А уже 31 августа во все концы Российской империи полетела секретная телеграмма, в которой сообщалось, что из кишиневской тюрьмы бежал опасный преступник Григорий Котовский. Не все знали, что побег был совершен из специальной камеры, «железной», как называли ее тюремщики, и располагалась она в башне на высоте шестиэтажного дома. К «одиночке» приставили постоянного надзирателя, а во дворе, у башни, выставили дополнительный пост. К одиночному режиму и полной изоляции от живого мира этого необычайной физической силы и железной воли человека, обуреваемого неудержимой жаждой свободы, приговорили после попытки побега — фантастической, «нахальной», как говорил он сам.

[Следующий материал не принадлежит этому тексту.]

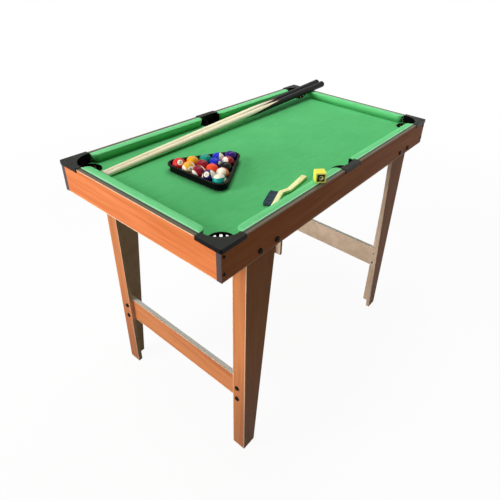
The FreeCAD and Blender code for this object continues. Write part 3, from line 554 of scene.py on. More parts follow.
def cushion_rings(length):
    """A closed plan outline, points x directions: from the back left corner up the left end, round an
    arc of CUSHION_END_RADIUS, along the nose, round the right arc and back along the rail. Returns
    the points, the inward directions, and 1 on the arcs fading to 0 away from them."""
    r, w = CUSHION_END_RADIUS, CUSHION_WIDTH
    end = np.linspace(0, w - r, END_POINTS)[:-1]
    nose = np.linspace(r, length - r, int(length / LINE_STEP))[1:-1]
    rail = np.linspace(length, 0, int(length / LINE_STEP))
    turn = np.linspace(0, math.pi / 2, ARC_POINTS)
    c, s, gather = np.cos(turn), np.sin(turn), np.sin(2 * turn)
    x, y, inward_x, inward_y, gather = np.concatenate([np.stack(np.broadcast_arrays(*part)) for part in (
        (0, end, 1, 0, 0),
        (r - r * c, w - r + r * s, c, -s, gather),
        (nose, w, 0, -1, 0),
        (length - r + r * s, w - r + r * c, -s, -c, gather),
        (length, end[::-1], -1, 0, 0),
        (rail, 0, 0, 1, 0),
    )], axis=1)
    inward_x[-len(rail)], inward_x[-1], inward_y[0] = -1, 1, 1
    return np.stack([x, y], axis=1), np.stack([inward_x, inward_y], axis=1), gather


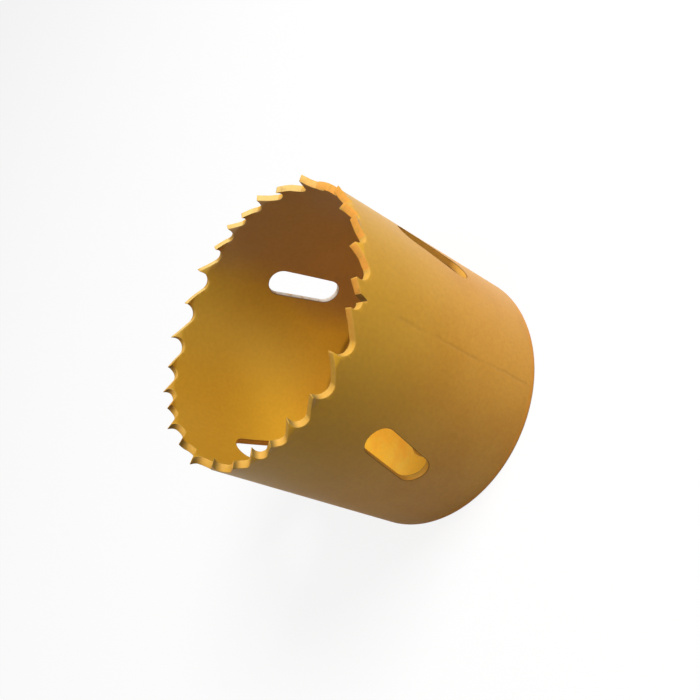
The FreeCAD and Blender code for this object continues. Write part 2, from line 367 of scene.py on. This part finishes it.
@dataclass(frozen=True)
class RolledLacquer(Lacquer):
    """The lacquer on the rolled strip.

    It has a colour of its own inside the cup, with painted light deeper in and painted shade on
    the shadowed side, and shows the mark of the strip's butt weld down the outside. A turn is an
    angle round the axis, from +X towards +Y.
    """

    inside: Colour = (0.56, 0.345, 0.046)
    # Painted light: the inner wall paler deeper in, towards the plate.
    painted_light_deep: Colour = (0.84, 0.600, 0.085)
    # Painted light: a tint on the inner wall's side that the key lamp lights.
    lit_side_tint: Colour = (0.89, 0.760, 0.420)
    lit_side_turn: float = 180.0
    lit_side_reach: Reach = (0.45, 0.95)
    deep_light_reach: Reach = (34 * MM, 11 * MM)
    inside_from: Reach = (24.7 * MM, 24.1 * MM)
    inside_share: float = 0.88
    # Painted shade in the inner corner at the plate.
    painted_corner_shade: Colour = (0.30, 0.190, 0.030)
    corner_reach: Reach = (6.4 * MM, 5.2 * MM)
    corner_share: float = 0.7
    # Painted shade on the inner wall's side away from the key lamp.
    painted_shadow_side: Colour = (0.43, 0.270, 0.130)
    shadow_side_turn: float = 45.0
    shadow_side_reach: Reach = (0.48, 0.80)
    shadow_side_patches: float = 0.25
    # Painted highlight on the teeth's backs on one side of the cup, and painted shade opposite.
    painted_highlight_ground: Colour = (0.77, 0.525, 0.160)
    highlight_ground_turn: float = 95.0
    highlight_ground_reach: Reach = (0.1, 0.7)
    painted_shade_ground: Colour = (0.575, 0.310, 0.033)
    shade_ground_reach: Reach = (-0.7, -1.0)
    # Painted shade: the wall darker towards the teeth.
    painted_rim_shade: Colour = (0.66, 0.370, 0.018)
    rim_shade_reach: Reach = (12 * MM, 40 * MM)
    rim_shade_share: float = 0.6
    # Painted highlight: a brighter band round the foot.
    painted_foot_highlight: Colour = (0.86, 0.340, 0.008)
    foot_highlight_reach: Reach = (1.25 * MM, 0.95 * MM)
    foot_highlight_share: float = 0.9
    slot_cut: Colour = (0.78, 0.400, 0.060)
    # Painted light: the slot walls on one side of the cup painted near white.
    painted_white_slot: Colour = (0.95, 0.900, 0.800)
    white_slot_turn: float = 90.0
    white_slot_reach: Reach = (0.4, 0.8)
    slot_edge: Colour = (0.16, 0.060, 0.010)
    tooth_edge: Colour = (0.58, 0.360, 0.080)
    above_slots: Reach = (33 * MM, 34 * MM)
    # Painted shade on the notch's upper face, beside the seam.
    painted_notch_shade: Colour = (0.12, 0.065, 0.018)
    notch_shade_foot: Reach = (39.2 * MM, 40.2 * MM)
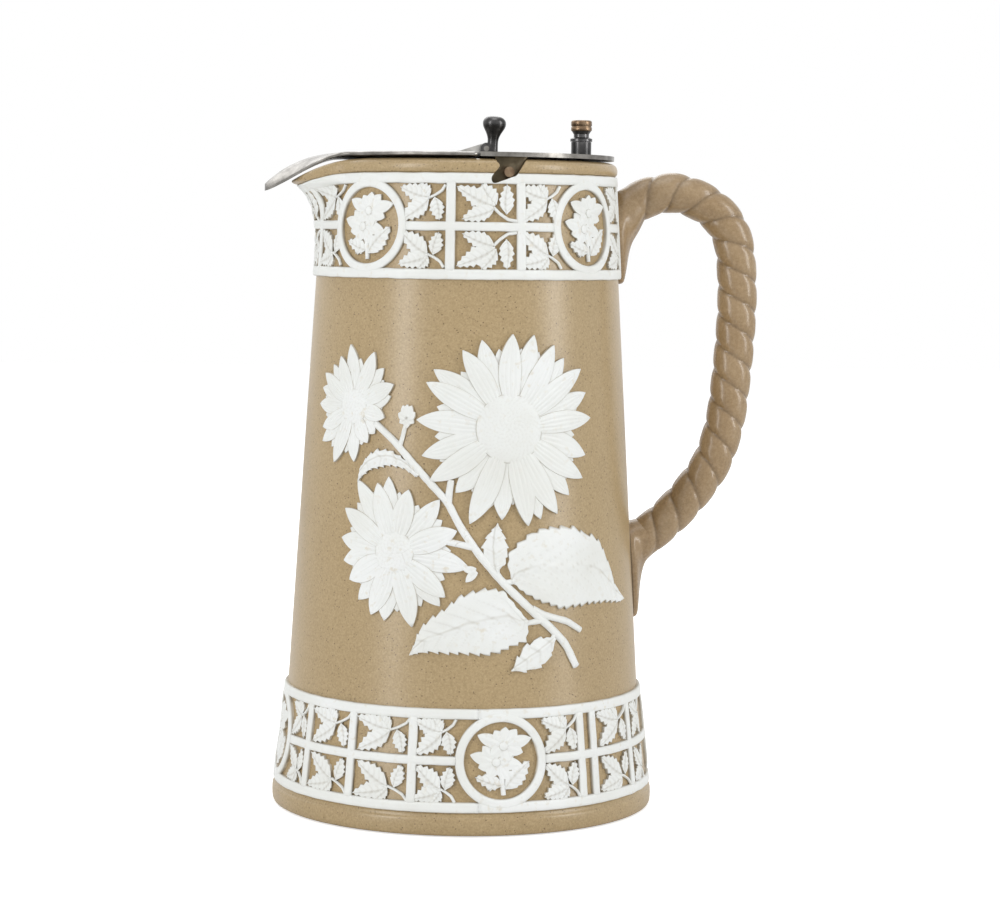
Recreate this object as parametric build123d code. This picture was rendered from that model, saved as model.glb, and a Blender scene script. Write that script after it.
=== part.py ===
from build123d import *
from math import cos, hypot, pi, radians, sin, sqrt, tan
import os

# Lidded stoneware jug. Millimetres, +Z up, origin on the table under the middle of the pot.
# The spout points to -X and the handle to +X, so the XZ plane splits the plain jug in two.

# Pot
rim_height = 210.0
bead_height = 4.6
bead_proud = 1.3
neck_radius = 47.35
hip_height = 38.3
hip_radius = 57.6
foot_height = 7.0
foot_radius = 62.6
foot_widest = 2.8
foot_proud = 1.4
foot_edge = 2.1
foot_round = 0.7
floor_thickness = 7.0
wall = 5.0
inner_corner = 9.0

# Spout: a trumpet about an upright line of its own
spout_axis_x = -29.0
throat_radius = 20.6
throat_height = 192.5
throat_low = 181.0
throat_lean = 9.9
flare_radius = 16.5
lip_lean = 57.5
lip_reach = 28.0
lip_drop = 7.4
bead_drop = 4.2
dip_start = 36.0

# Applied white relief
relief = 1.2
relief_seat = 0.02
pattern_start = 35.0
sprig_low = 44.0
sprig_high = 168.0

# Bands of trellis with round medallions
band_height = 33.0
rail = 3.0
middle_rail = 2.6
bar = 2.8
medallion_outer = 28.0
medallion_ring = 2.6
medallion_count = 4
medallion_petals = 9
medallion_flower_radius = 9.2
lower_band_bottom = 7.0
upper_bar_angle = 13.0
lower_medallion_angle = 7.0
lower_bar_step = 19.4
spray_length = 8.4
spray_half_width = 2.6
spray_step = 7.4
spray_seat = 0.05

# Rope handle
rope_radius = 6.6
strand_groove = 1.0
strand_roundness = 0.7
rope_lead = 18.8
rope_sides = 12
rope_rows_per_turn = 10
handle_reach = 89.5
handle_arch = 12.4
handle_foot_rise = 7.5
upper_root_height = 188.0
upper_root_above = 11.7
upper_root_below = 17.5
lower_root_height = 84.0
lower_root_above = 11.0
lower_root_below = 24.0
root_radius = 6.9
root_depth = 3.0
leaf_half_width = 9.2
leaf_edge = 1.4

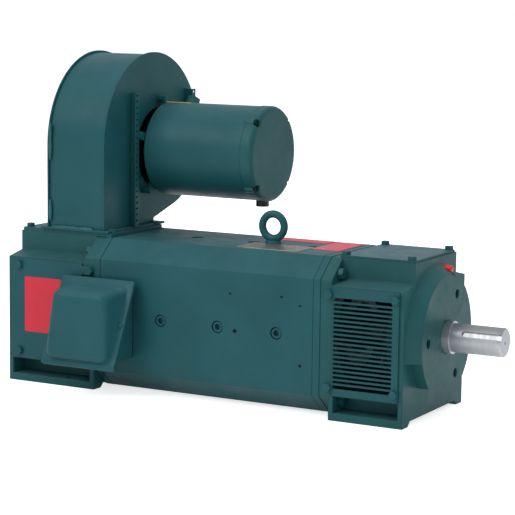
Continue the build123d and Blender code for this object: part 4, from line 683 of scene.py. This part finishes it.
world = bpy.data.worlds.new("world")
world.use_nodes = True
scene.world = world
sky = world.node_tree
background = sky.nodes["Background"]
background.inputs["Color"].default_value = (0.86, 0.88, 0.90, 1)
background.inputs["Strength"].default_value = 0.56
bright = sky.nodes.new("ShaderNodeBackground")
bright.inputs["Color"].default_value = (1, 1, 1, 1)
bright.inputs["Strength"].default_value = 1.0
rays = sky.nodes.new("ShaderNodeLightPath")
chooser = sky.nodes.new("ShaderNodeMixShader")
sky.links.new(rays.outputs["Is Camera Ray"], chooser.inputs["Fac"])
sky.links.new(background.outputs[0], chooser.inputs[1])
sky.links.new(bright.outputs[0], chooser.inputs[2])
sky.links.new(chooser.outputs[0], sky.nodes["World Output"].inputs["Surface"])


def floor_finish():
    """Matt near-white floor that reads white to the camera away from the object's shadow."""
    r = Recipe("floor_finish")
    tone = r.ramp(r.noise(3.0, 2.0, 0.5), [(0.3, (0.90, 0.90, 0.90)), (0.7, (0.93, 0.93, 0.93))])
    r.join(tone, r.shader.inputs["Base Color"])
    r.shader.inputs["Roughness"].default_value = 0.9
    r.shader.inputs["Specular IOR Level"].default_value = 0.1
    glow = r.add("ShaderNodeEmission", Strength=0.72)
    none = r.add("ShaderNodeEmission", Strength=0.0)
    path = r.add("ShaderNodeLightPath")
    seen = r.add("ShaderNodeMath", operation="MAXIMUM")
    r.join(path.outputs["Is Camera Ray"], seen.inputs[0])
    mirrored = r.add("ShaderNodeMath", operation="MULTIPLY")
    r.join(path.outputs["Is Glossy Ray"], mirrored.inputs[0])
    mirrored.inputs[1].default_value = 0.3
    r.join(mirrored.outputs[0], seen.inputs[1])
    pick = r.add("ShaderNodeMixShader")
    r.join(seen.outputs[0], pick.inputs["Fac"])
    r.join(none.outputs[0], pick.inputs[1])
    r.join(glow.outputs[0], pick.inputs[2])
    both = r.add("ShaderNodeAddShader")
    r.join(r.shader.outputs[0], both.inputs[0])
    r.join(pick.outputs[0], both.inputs[1])
    r.join(both.outputs[0], r.tree.nodes["Material Output"].inputs["Surface"])
    return r.material


floor_mesh = bpy.data.meshes.new("floor")
floor_mesh.from_pydata([(-14, -14, 0), (14, -14, 0), (14, 14, 0), (-14, 14, 0)], [], [(0, 1, 2, 3)])
floor_mesh.materials.append(floor_finish())
floor = bpy.data.objects.new("floor", floor_mesh)
scene.collection.objects.link(floor)
scene.view_settings.view_transform = "Standard"
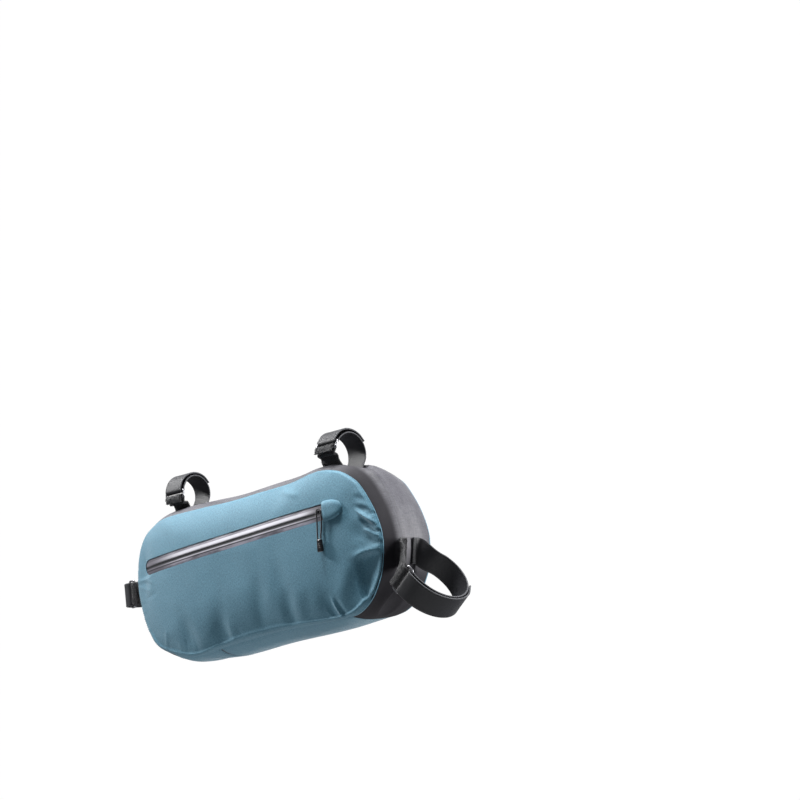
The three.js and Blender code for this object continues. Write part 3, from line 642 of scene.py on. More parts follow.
# %% Gusset finish
def gusset_cloth():
    """Satin in the middle; beside the near seam at the front and below the strap it is rougher, and its
    colour is darkened as painted shade.
    """
    cloth = Finish("gusset_cloth", Specular_IOR_Level=0.32)
    # Painted shade: the colour is darkened below the front strap and beside the near seam at the front; the
    # roughness is raised there too.
    low = 1 - cloth.u.clipped(48, 92)
    from_near = cloth.v + HALF_SEAM
    beside_seam = (1 - from_near.clipped(11, 19)) * (1 - cloth.u.clipped(160, 220))
    dull_and_painted_shade = 1 - (1 - low) * (1 - beside_seam)
    thread = cloth.noise((1.1, 0.12, 1), 2.0, 0.6)
    cross = cloth.noise((0.12, 1.1, 1), 2.0, 0.6)
    patch = cloth.noise((0.03, 0.05, 1), 3.0)
    tone = (thread + cross - 1) * 1.4 + (patch - 0.5) * 0.6 + 0.5
    satin = cloth.mix(tone.clipped(0, 1), (0.052, 0.051, 0.059), (0.100, 0.099, 0.113))
    cloth.feed("Base Color", cloth.mix(dull_and_painted_shade * 0.95, satin, (0.006, 0.005, 0.008)))
    cloth.feed("Roughness", 0.44 + (patch - 0.5) * 0.2 + dull_and_painted_shade * 0.4)
    weave = cloth.wave(cloth.u, 0.7) * cloth.wave(cloth.v, 0.7)
    cloth.bump(weave * 0.3 + patch * 2.0, 0.00012)
    return cloth


FINISHES["gusset"] = gusset_cloth()
print("gusset finish:", FINISHES["gusset"].material.name)

# %% Cores of the strap loops
FRONT_TURN = math.radians(37.5)
# name: point, axis, away from the bag, radius, taper
CORES = {
    "top": ((0, 0, 0), (1, 0, 0), (0, 0, 1), 17.2, 0.0075),
    "rear": ((-HALF_LENGTH - 20, 0, -DROP), (0, 0, 1), (-1, 0, 0), 16.3, 0),
    "front": (
        (HALF_LENGTH + 32.6, 0, -DROP - 48.7),
        (-math.cos(FRONT_TURN), 0, -math.sin(FRONT_TURN)),
        (math.sin(FRONT_TURN), 0, -math.cos(FRONT_TURN)),
        25,
        0,
    ),
}
CORE_CLEARANCE = 4.2
print("cores:", ", ".join(CORES))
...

План побега скорее смахивал на главу романа Конан Дойла или Вальтера Скотта. В этом весь Котовский — если бежать, то так, чтобы о побеге заговорила вся Россия. М. Барсуков, автор упоминаемой здесь брошюры «Коммунист-бунтарь», не скрывает своего восхищения артистической натурой отчаянного арестанта, хотя и замечает попутно, что более невероятный и несбыточный план, наверное, никому никогда не приходил в голову. Сводился он к следующему. Котовский решил разоружить всю тюремную и воинскую охрану, захватить тюрьму в свои руки, вызвать в тюрьму товарища прокурора, полицмейстера, приставов и жандармских чинов для того, чтобы поодиночке арестовать их и запрятать в карцер. Затем вызвать конвойную команду якобы для производства повального обыска, разоружить ее и, имея в своем распоряжении одежду и оружие арестованных, инсценировать отправку большого этапа из Кишинева в Одессу, захватить поезд и уехать на нем из города. По дороге же скрыться с поезда всей тюрьмой.